Abedin told HuffPost that she believes the use of subcontractors does not absolve Walmart or other brands and retailers of responsibility, since those companies benefited from the clothes she made. “I worked for them — that’s the reason they should pay,” she said.
Gap has balked at signing on, likely concerned with the costs and responsibilities of a program that many of its competitors wouldn’t be a part of. (Gap was not involved in the Tazreen factory fire, but the company’s clothes were manufactured at the Ha-Meem factory in Bangladesh, where a fire claimed the lives of 26 workers in 2010.) Instead, the San Francisco-based retailer launched its own safety initiative with $22 million last fall, said Gap spokeswoman Debbie Mesloh, calling the program “accountable and capital-driven.”
“While we know we can’t solve these issues alone and hope that efforts toward a multi-stakeholder initiative continue, we believe our … initiative will help make an immediate, positive impact toward apparel industry worker safety in Bangladesh,” Mesloh said in an email.
Such commitments, however well-intentioned, are voluntary and non-binding, and therefore can’t guarantee basic protections for workers, argued Scott Nova, director of the Worker Rights Consortium, an independent labor rights monitoring group. Nova said that many Bangladeshi factories are in disrepair, with little code enforcement from government officials, and that workers need guarantees from U.S. companies that they’ll allow independent inspections and invest in upgrades when necessary.
“The reason why a binding agreement is necessary is the brands have long been promising to protect the safety of workers and they have failed,” Nova said. “When people repeatedly make promises they don’t keep, you need to get it in writing. … Unless that agreement specifically requires them to fund the cost of repairs and retrofitting in factories, we are not going to have a meaningful impact in Bangladesh.”

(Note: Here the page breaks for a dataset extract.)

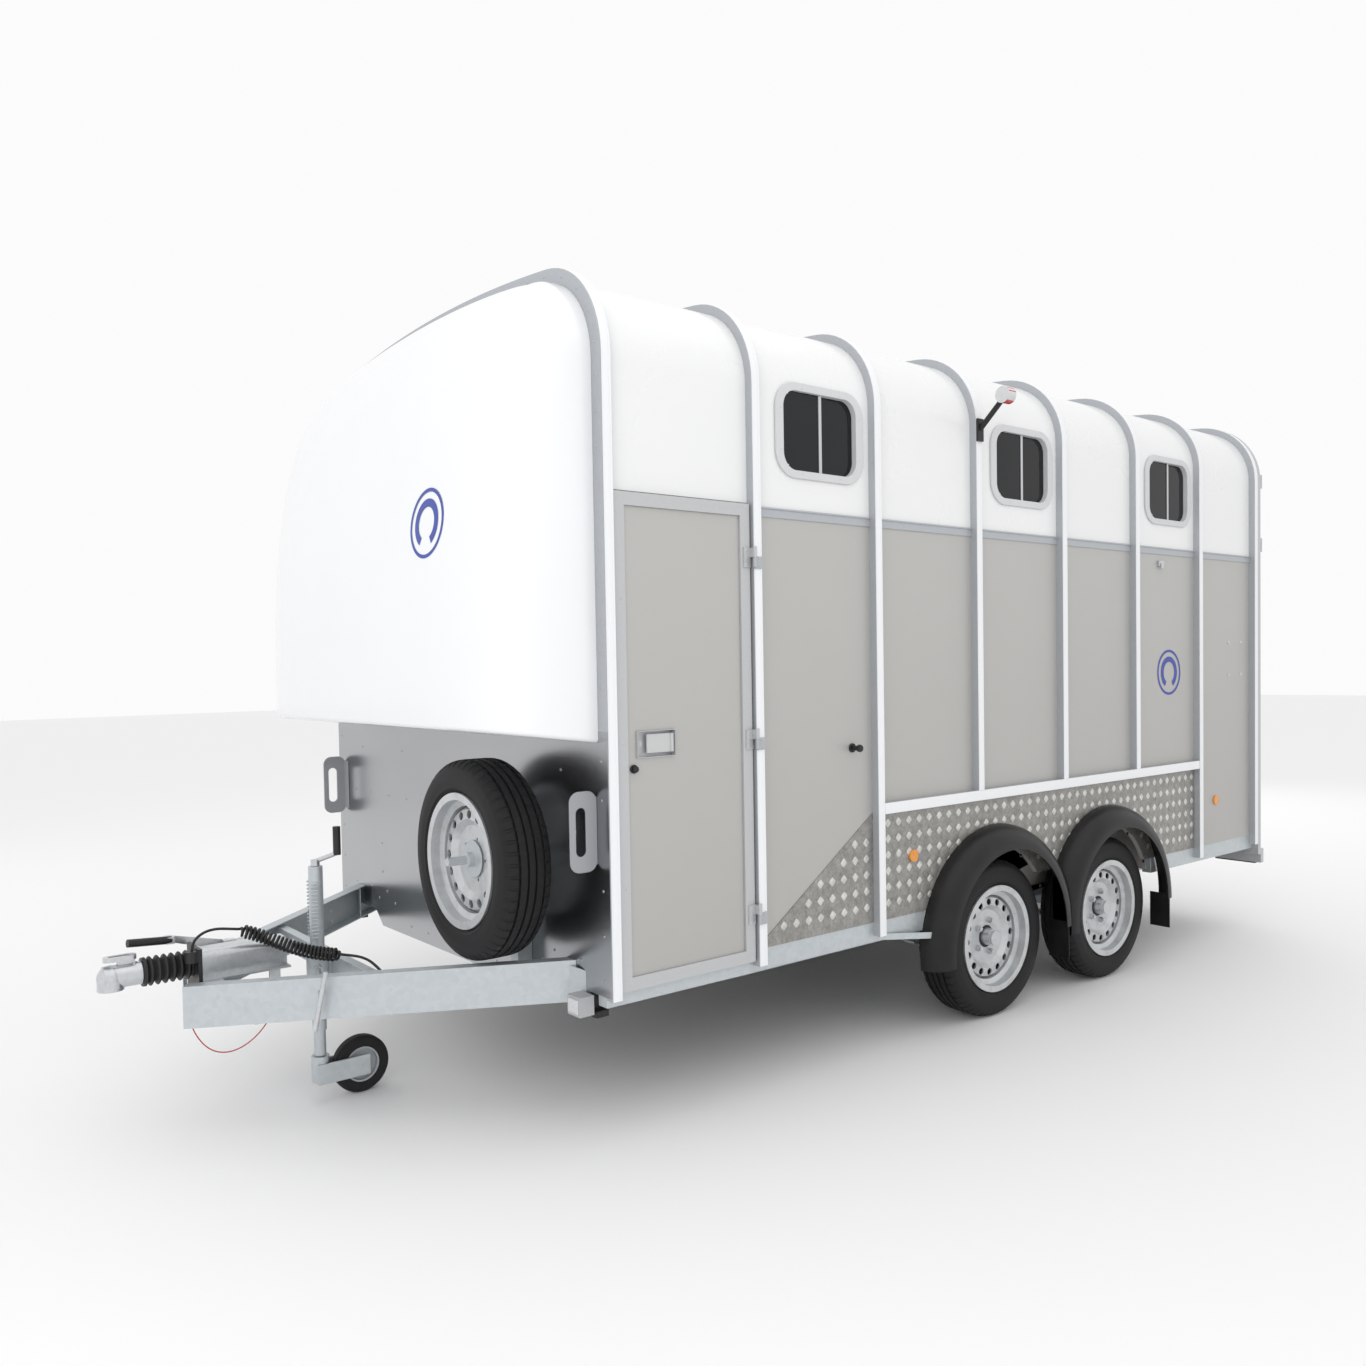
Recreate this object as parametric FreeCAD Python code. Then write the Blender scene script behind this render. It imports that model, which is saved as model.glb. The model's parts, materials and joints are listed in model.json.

Akter, the Bangladeshi labor activist, said meaningful safety improvements in the country’s factories will require the cooperation and investment of U.S. brands and retailers, as well as their collaboration with workers and trade unions.
“The factories are not complying with the law, and the factory owners are so powerful,” she said. “These Western retailers, they have a responsibility — not just with getting their merchandise. They also have a responsibility to give a safe working place to [the people] making clothes for them.”